Again, there are no indisputable studies. But it appears to me that there are LARGE variations in surface application quality, and that poor surfaces will deteriorate even in good water. Some of the blame appears to rest on variations in material quality, but much seems to rest on applicator skill and dedication. Unfortunately, it's very hard to define either what makes up "high materials quality" or "professional application technique".
The only real test seems to be that of time: applicators with a decade-long track record of successful and durable applications are MUCH to preferred than those with less time or history.
Thanks, I get it. Certainly one of your three conditions were violated in my pool for an unknown length of time. The best I can do at this point is keep my water balanced and see if there are further improvements in the amount of "sand" I get. I'll raise the TA a bit and adjust to get a fairly neutral saturation index - definitely non-negative.
I can't speak with any certainty about the type or quality of either the material or applicator, since they were before my time. I know the surface was re-done since the pool was built in '85. It's a quartz aggregate of some type. Some of the in-floor pop-up's for my in-floor system now sit in "pockets" created when the finish was applied. I would have expected the old finish to be ground away in these areas so that they were fairly flat. I think that's an indication of the "applicator quality". I agree with comments made by you and others that the quality of the applicator is the most important factor.
Thanks again for all the great advice. You and you other Mods have made pool ownership much more rewarding.
Glad we could help!
Sorry for coming in late on this one. Only had time to skim the 2 pages, so if I've overlooked too much please ignore me.
First off, if it's truly sand, it's not coming from your pool finish. There are no plaster type finishes that use sand. I could be wrong because I'm not familiar with them all, but that's my educated response.
A few years ago we replastered a pool and the guy started seeing sand in the bottom. He accused us of messing up his sand filter. The equipment pad was 25' away and we'd never touched it. After a lot of arguing & investigating, we found out he was using some bargain basement chlorine tabs that had sand filler in them. Chemicals desolved in the water, leaving behind sand. Just a thought.
Another scenario is if you have sandy soil and a leak in your return lines, it could draw in sand and deposit in your pool. I think that's very unlikely.
Third idea, which I've asked of others in this situation before, is if you have kids and a sandbox.
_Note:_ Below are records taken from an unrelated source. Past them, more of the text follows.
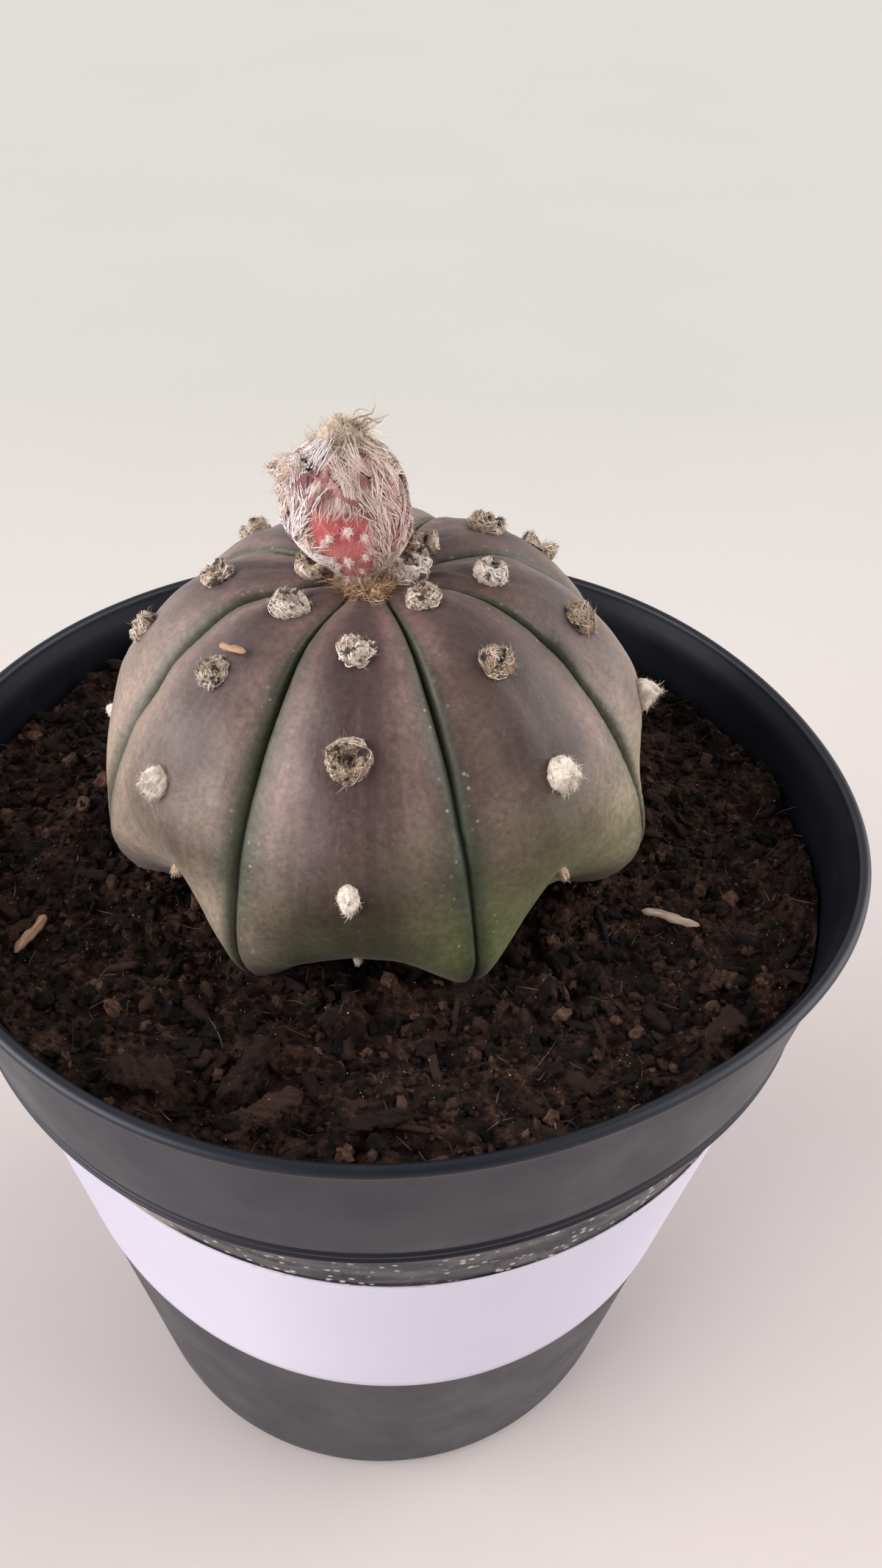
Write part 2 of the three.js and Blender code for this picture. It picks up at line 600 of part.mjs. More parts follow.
function soilGeometry(random, clearance) {
  const rings = SOIL_TOP_RINGS;
  const wall = (height) => innerRadius(height) - GAP - 0.1;
  const sideHeights = [null, BAND_FOOT + 1.6, BAND_FOOT - 0.7, POT_FLOOR + GAP]; // the first follows the surface
  const rows = rings.length + sideHeights.length + 1;
  const jitter = rings.map(() => Array.from({ length: SOIL_COLUMNS }, () => random() - 0.5));
  const surface = (column, row) => {
    if (row === 0) return new THREE.Vector3(0, 0, soilHeight(0, 0));
    if (row === rows) return new THREE.Vector3(0, 0, POT_FLOOR + GAP);
    let azimuth = (360 * column) / SOIL_COLUMNS;
    if (row <= rings.length) {
      const nudge = row > 2 && row < rings.length ? jitter[row - 1][column] : 0;
      azimuth += (120 * nudge) / SOIL_COLUMNS;
      const radius = rings[row - 1] + 0.9 * nudge;
      const flat = azimuthDirection(azimuth).multiplyScalar(radius + outOfRound(azimuth, SOIL_LEVEL));
      return flat.setZ(soilHeight(flat.x, flat.y));
    }
    const edge = azimuthDirection(azimuth).multiplyScalar(wall(SOIL_LEVEL));
    const level = sideHeights[row - rings.length - 1] ?? soilHeight(edge.x, edge.y);
    return azimuthDirection(azimuth).multiplyScalar(wall(level) + outOfRound(azimuth, level)).setZ(level);
  };
  return geometryOf(solidOf(skin(SOIL_COLUMNS, rows, surface)).subtract(clearance));
}

// ---------------------------------------------------------------- label and tape

// Bends a flat strip onto the tapered wall: x runs along it, y across it from the label's lower edge, z off it.
function wrapOnWall(strip) {
  const taper = LOWER_SLOPE / Math.hypot(1, LOWER_SLOPE); // sine of the cone's half angle
  const apexDistance = (BASE_RADIUS + LOWER_SLOPE * LABEL_BOTTOM) / taper;
  const highest = (SHOULDER_RADIUS - LOWER_SLOPE * 0.7) / taper;
  const position = strip.getAttribute("position");
  for (let i = 0; i < position.count; i++) {
    const along = position.getX(i);
    const up = apexDistance + position.getY(i);
    const distance = Math.min(Math.hypot(along, up), highest);
    const azimuth = LABEL_AXIS_AZIMUTH + THREE.MathUtils.radToDeg(Math.atan2(along, up) / taper);
    const height = (distance * taper - BASE_RADIUS) / LOWER_SLOPE;
    const radius = distance * taper + outOfRound(azimuth, height) + position.getZ(i);
    position.setXYZ(i, radius * Math.cos(radians(azimuth)), radius * Math.sin(radians(azimuth)), height);
  }
  return strip;
}

// How far along the developed strip an azimuth lies, measured from the strip's lowest place.
function alongStrip(turn) {
  const taper = LOWER_SLOPE / Math.hypot(1, LOWER_SLOPE);
  return ((BASE_RADIUS + LOWER_SLOPE * LABEL_BOTTOM) / taper) * Math.tan(radians(turn) * taper);
}

function stripGeometry(ends, low, width, standOff, steps) {
  const [from, to] = ends.map(alongStrip);
  const strip = new THREE.BoxGeometry(to - from, width, PAPER, steps, 2, 1);
  strip.translate((from + to) / 2, low + width / 2, standOff + PAPER / 2);
  return wrapOnWall(strip);
}

// ---------------------------------------------------------------- wood slivers

function sliverGeometry(length, width, random) {
  const sides = 6;
  return skin(sides, 6, (column, row) => {
    const t = row / 6;
    const angle = (2 * Math.PI * column) / sides;
    const girth = row === 0 || row === 6 ? 0 : width * (0.35 + 0.3 * Math.sin(Math.PI * t)) * lerp(0.85, 1.15, random());
    return new THREE.Vector3(
      girth * Math.cos(angle),
      0.62 * girth * Math.sin(angle) + 0.25 * Math.sin(2 * Math.PI * t),
      length * (0.5 - t),
    );
  });
}

function sliverOnSoil({ name, x, y, azimuth, length, width, pitch }, random) {
  const along = azimuthDirection(azimuth).setZ(Math.tan(radians(pitch)));
  const geometry = sliverGeometry(length, width, random);
  // The highest soil under it carries it.
  let rest = -Infinity;
  for (let s = -0.5; s <= 0.5; s += 0.05) {
    for (const w of [-0.5, 0, 0.5]) {
      const px = x + along.x * s * length - along.y * w * width;
      const py = y + along.y * s * length + along.x * w * width;
      rest = Math.max(rest, soilHeight(px, py) - along.z * s * length);
    }
  }
  const place = new THREE.Vector3(x, y, rest + GAP + 0.45 * width);
  return named(name, stand(geometry, place, along, new THREE.Vector3(0, 0, 1)), COLOURS.wood, 0.8);
}

function sliverOnRib({ name, station, azimuth, length, width }, random) {
  const point = bodyPoint(azimuth, station);
  const down = bodyPoint(azimuth, station + 0.1).sub(bodyPoint(azimuth, station - 0.1));
  const across = bodyPoint(azimuth + 3, station).sub(bodyPoint(azimuth - 3, station));
  const normal = new THREE.Vector3().crossVectors(down, across).normalize();
  const along = across.normalize().addScaledVector(down.normalize(), -0.13);
  const place = point.addScaledVector(normal, GAP + 0.55 * width);
  return named(name, stand(sliverGeometry(length, width, random), place, along, normal), COLOURS.wood, 0.8);
}

// ---------------------------------------------------------------- assembly

function cactusSolid(random) {
  const whole = joined([
    bodySkin(BODY_ROWS, RIB_COLUMNS, 0),
    rootGeometry(0),
    ...areoleGeometries(random),
    ...crownTuftGeometries(random),
  ]);
  // The foot of the fruit stands in the wool with a little play all round.
  return whole.subtract(solidOf(stalkGeometry(GAP))).subtract(solidOf(fruitSkin(18, 11, 2 * GAP)));
}

const soilClearance = joined([bodySkin(BODY_ROWS, IMPRINT_COLUMNS, GAP + 0.2), rootGeometry(GAP), ...lowTuftRoom()]);

const group = new THREE.Group();
group.add(
  named("pot", potGeometry(), COLOURS.pot, 0.5),
  named("soil", soilGeometry(seededRandom(11), soilClearance), COLOURS.soil, 0.95),
  named("cactus_body", geometryOf(cactusSolid(seededRandom(23))), COLOURS.cactus, 0.6),
  named("fruit", fruitGeometry(seededRandom(31)), COLOURS.fruit, 0.85),
  named("flower_remains", remainsGeometry(seededRandom(41)), COLOURS.remains, 0.9),
  named("label", stripGeometry(LABEL_ENDS, 0, LABEL_WIDTH, GAP, 40), COLOURS.paper, 0.7),
  named(
    "clear_tape",
    stripGeometry(TAPE_ENDS, LABEL_WIDTH - TAPE_LAP, TAPE_WIDTH, 2 * GAP + PAPER, 26),
    COLOURS.tape,
    0.2,
  ),
);
const sliverRandom = seededRandom(53);
WOOD_SLIVERS.forEach((sliver) => group.add(sliverOnSoil(sliver, sliverRandom)));
group.add(sliverOnRib(RIB_SLIVER, sliverRandom));

export default group;
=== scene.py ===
"""Dresses the potted star cactus: pot, soil, ribbed body, wool, fruit, label, floor, light and camera.

Lengths are millimetres until a mesh is made, in the part's own frame: origin at the centre of the pot's base,
+Z up, -Y to the front. Azimuths are degrees counter-clockwise from +X.
"""

import math

import bmesh
import bpy
import numpy as np
from mathutils import Matrix, Vector
from mathutils.bvhtree import BVHTree


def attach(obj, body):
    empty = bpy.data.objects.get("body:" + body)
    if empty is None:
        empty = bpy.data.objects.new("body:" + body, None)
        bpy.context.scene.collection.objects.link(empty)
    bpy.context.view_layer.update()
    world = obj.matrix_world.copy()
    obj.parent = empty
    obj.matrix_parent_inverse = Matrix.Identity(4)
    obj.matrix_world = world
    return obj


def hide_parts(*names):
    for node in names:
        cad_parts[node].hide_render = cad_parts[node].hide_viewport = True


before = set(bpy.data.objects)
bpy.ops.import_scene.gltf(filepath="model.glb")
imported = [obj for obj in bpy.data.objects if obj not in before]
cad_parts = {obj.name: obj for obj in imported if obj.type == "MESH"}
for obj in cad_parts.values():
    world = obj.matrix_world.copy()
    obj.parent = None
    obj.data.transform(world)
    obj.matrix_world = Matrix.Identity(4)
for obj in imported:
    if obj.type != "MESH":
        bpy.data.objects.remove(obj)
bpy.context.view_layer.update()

MM = 0.001
UP = np.array([0, 0, 1.0])
GOLDEN_ANGLE = 137.508

# ---------------------------------------------------------------- sizes shared with the solids

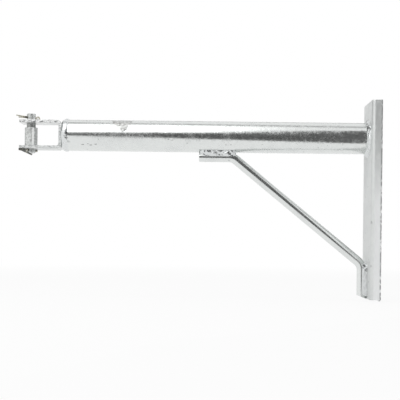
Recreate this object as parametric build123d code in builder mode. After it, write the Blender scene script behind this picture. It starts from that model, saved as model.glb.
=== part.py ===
from build123d import *
import os
from math import acos, cos, degrees, radians, sin, sqrt, tan

os.makedirs("parts", exist_ok=True)

# Extension arm that holds an aerial fibre optic cable clear of its pole, in millimetres.
# X = 0 is the plane of the channel's flange toes, which bear on the pole, and the arm reaches along -X.
# Y = 0 is the middle plane. Z = 0 is the tube's axis, and +Z points up the pole.

# Back channel, bent from plate
channel_width = 70.0
channel_depth = 14.0
channel_thickness = 4.0
channel_bend_radius = 1.5
channel_rise = 48.5
channel_drop = 219.0
channel_edge_round = 0.7
zinc_drip_radius = 1.7

# Arm tube
tube_dia = 42.4
tube_wall = 2.6
tube_length = 413.5

# Clevis strap, flat bar bent to a U
strap_width = 30.0
strap_thickness = 4.0
strap_gap = 31.0
strap_bend_radius = 3.0
strap_reach = 57.4
strap_root_gap = 3.5
strap_corner_radius = 2.0
strap_edge_round = 0.5

# Clevis pin and the holes across it
pin_dia = 12.0
pin_length = 53.5
pin_setback = 13.8
pin_chamfer = 0.8
pin_clearance = 0.5
pin_head_inset = 5.2
pin_foot_inset = 3.6

# Roller sleeve
sleeve_wall = 2.3
sleeve_length = 25.0
sleeve_bore_clearance = 0.3
sleeve_seat_clearance = 0.2
sleeve_edge_round = 0.5

# Split pins, bent from half-round wire
split_pin_dia = 2.9
split_pin_hole_clearance = 0.35
split_pin_seat_clearance = 0.2
split_pin_leg_gap = 0.1
split_pin_eye_bore = 2.9
split_pin_neck_radius = 2.2
upper_eye_clearance = 1.0
upper_leg_reach = 21.5
upper_leg_extra = 3.3
upper_splay_radius = 190.0
upper_turn = 34.0
upper_tilt = 1.5
lower_eye_clearance = 0.3
lower_leg_reach = 19.8
lower_fold_radius = 1.8
lower_turn = 58.0
near_leg_return = 15.0
near_leg_spread = 42.0
near_leg_droop = 34.0
far_leg_return = 14.0
far_leg_spread = 15.0

# Brace, round bar bent at both ends
brace_dia = 13.0
brace_bend_radius = 16.0
brace_angle = 39.14
brace_tail_end = 230.4
brace_corner_reach = 184.1
brace_foot = 214.0
brace_shear_angle = 19.5

# Weld beads
ring_weld_leg = 4.5
ring_weld_crown = 0.5
clevis_weld_width = 9.0
clevis_weld_height = 12.0
clevis_weld_proud = 0.8
clevis_weld_shift = 0.7
groove_weld_crown = 0.9
weld_root = 2.0
tube_groove_reach = 10.2
tube_groove_inset = 0.9
tube_groove_length = 49.5
channel_groove_reach = 9.5
channel_groove_lap = 0.8
channel_groove_overrun = 1.5
channel_groove_length = 45.5

# Places that follow from the sizes above
web_face = -channel_depth
tube_radius = tube_dia / 2
tube_end = web_face - tube_length
strap_face = tube_end - strap_root_gap
strap_end = strap_face - strap_reach
strap_top = strap_gap / 2 + strap_thickness
pin_x = strap_end + pin_setback
pin_radius = pin_dia / 2
sleeve_bore = pin_dia + 2 * sleeve_bore_clearance
sleeve_dia = sleeve_bore + 2 * sleeve_wall
sleeve_foot = -strap_gap / 2 + sleeve_seat_clearance
lower_pin_z = -(strap_top + split_pin_seat_clearance + split_pin_dia / 2)
pin_foot = lower_pin_z - pin_foot_inset
pin_head = pin_foot + pin_length
upper_pin_z = pin_head - pin_head_inset
brace_radius = brace_dia / 2
brace_tail_z = -(tube_radius + brace_radius)
brace_foot_x = web_face - brace_radius


# Back channel: a shallow U whose web faces the arm, with a bead of zinc at the near flange's foot
with BuildPart() as back_channel:
    with BuildSketch(Plane.XY.offset(-channel_drop)) as channel_section:
        with Locations((web_face / 2, 0)):
            Rectangle(channel_depth, channel_width)
        with Locations((channel_thickness / 2 + web_face / 2, 0)):
            Rectangle(
                channel_depth - channel_thickness,
                channel_width - 2 * channel_thickness,
                mode=Mode.SUBTRACT,
            )
        fillet(channel_section.vertices().group_by(Axis.X)[1], channel_bend_radius)
        fillet(channel_section.vertices().group_by(Axis.X)[0], channel_bend_radius + channel_thickness)
    extrude(amount=channel_rise + channel_drop)
    fillet(back_channel.edges().group_by(Axis.Z)[0], channel_edge_round)
    fillet(back_channel.edges().group_by(Axis.Z)[-1], channel_edge_round)
    with Locations((-channel_thickness / 2, channel_thickness / 2 - channel_width / 2, -channel_drop)):
        Sphere(zinc_drip_radius)
back_channel.part.label = "back_channel"
export_step(back_channel.part, "parts/back_channel.step")


# Arm tube, square cut at both ends
with BuildPart() as arm_tube:
    with BuildSketch(Plane.YZ.offset(tube_end)):
        Circle(tube_radius)
        Circle(tube_radius - tube_wall, mode=Mode.SUBTRACT)
    extrude(amount=tube_length)
arm_tube.part.label = "arm_tube"
export_step(arm_tube.part, "parts/arm_tube.step")


# Clevis strap: the U's web lies across the tube's end, and both legs are drilled for the pin
with BuildPart() as clevis_strap:
    with BuildSketch(Plane.XZ) as strap_profile:
        with Locations((strap_face - strap_reach / 2, 0)):
            Rectangle(strap_reach, 2 * strap_top)
        with Locations((strap_face - strap_reach / 2 - strap_thickness / 2, 0)):
            Rectangle(strap_reach - strap_thickness, strap_gap, mode=Mode.SUBTRACT)
        fillet(strap_profile.vertices().group_by(Axis.X)[1], strap_bend_radius)
        fillet(strap_profile.vertices().group_by(Axis.X)[-1], strap_bend_radius + strap_thickness)
    extrude(amount=strap_width / 2, both=True)
    leg_corners = clevis_strap.edges().filter_by(Axis.Z).group_by(Axis.X)[0]
    fillet(leg_corners, strap_corner_radius)
    sides = clevis_strap.faces().filter_by(Axis.Y).group_by(SortBy.AREA)[-1]
    fillet(sides.edges(), strap_edge_round)
    with Locations((pin_x, 0, strap_top)):
        Hole(pin_radius + pin_clearance, depth=2 * strap_top)
clevis_strap.part.label = "clevis_strap"
export_step(clevis_strap.part, "parts/clevis_strap.step")


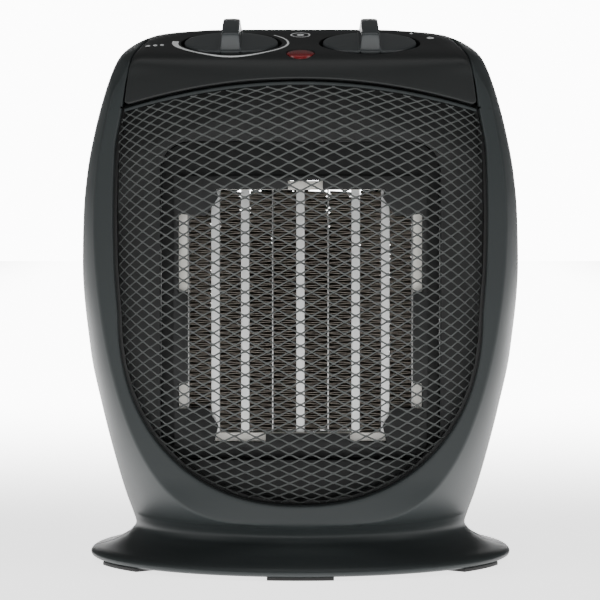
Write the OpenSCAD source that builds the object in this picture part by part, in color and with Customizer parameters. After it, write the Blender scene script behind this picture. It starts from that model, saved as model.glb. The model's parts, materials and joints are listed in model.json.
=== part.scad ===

Coming in late is no problem for me.
"Sand" is the best term I could come up with. It's really quartz crystals (i.e. sand) but is includes green and blue particles that are the same color as the "specks" in the finish. I'm not sure what tradename the finish is since it was before my time, but it's an aggregate of quartz crystals - mostly white, but with blue and green crystals in it as well. If it was just sand, I'd be looking for an external source, but the presence of the green/blue particles (in what I see on the bottom of the pool and what I wash out of the cartridge filter) convinces me it's the pool finish. Also, if I brush with a SS brush, I can get a small pile of the stuff below the brushing area.
I was using Tri-chlor tabs from Sam's Club (which I believe are a recommended brand if you are going to use Tri-chol); but I have switched to Cal-Hypo (while I raise my CH a bit) and Liquid Chlorine - so it's not that. No sand filter or kids with a sand box, but it is sandy soil for sure.
Like I told Doc, my pH was below 6.8 for an unknown length of time and CH was 180 or less as well - before I found this site.
I'm hoping having my water balanced on the slightly + side of the SI scale will eventually stop this from happening. It does seem to have slowed.
John
That pretty much narrows it down, to dissolved pool surface.
If you maintain your water, the rate of deterioration will slow, but won't immediately end. The reason is, aggressive water conditions penetrate into the finish, weakening the matrix that holds the quartz particles. Where the matrix dissolves completely, the particles are immediately released. But where the matrix is only weakened, it may be some time before those particles shed.
FWIW, I'm pretty sure some of those surfaces can be refinished merely by regrinding them -- if the remaining surface material is thick enough. Marin would probably be able to either confirm or correct this, and possibly point you in the direction to carry it out, if it's possible.
Thanks Doc & Greg.
It makes sense that aggressive water is the root cause. Hopefully the damage isn't "fatal". I'll keep brushing and maintaining my water balance.
Our swim season will end sometime in mid or late October. Would it be of any benefit to raise pH or another factor so my SI is even more positive during the winter? The pool stays open.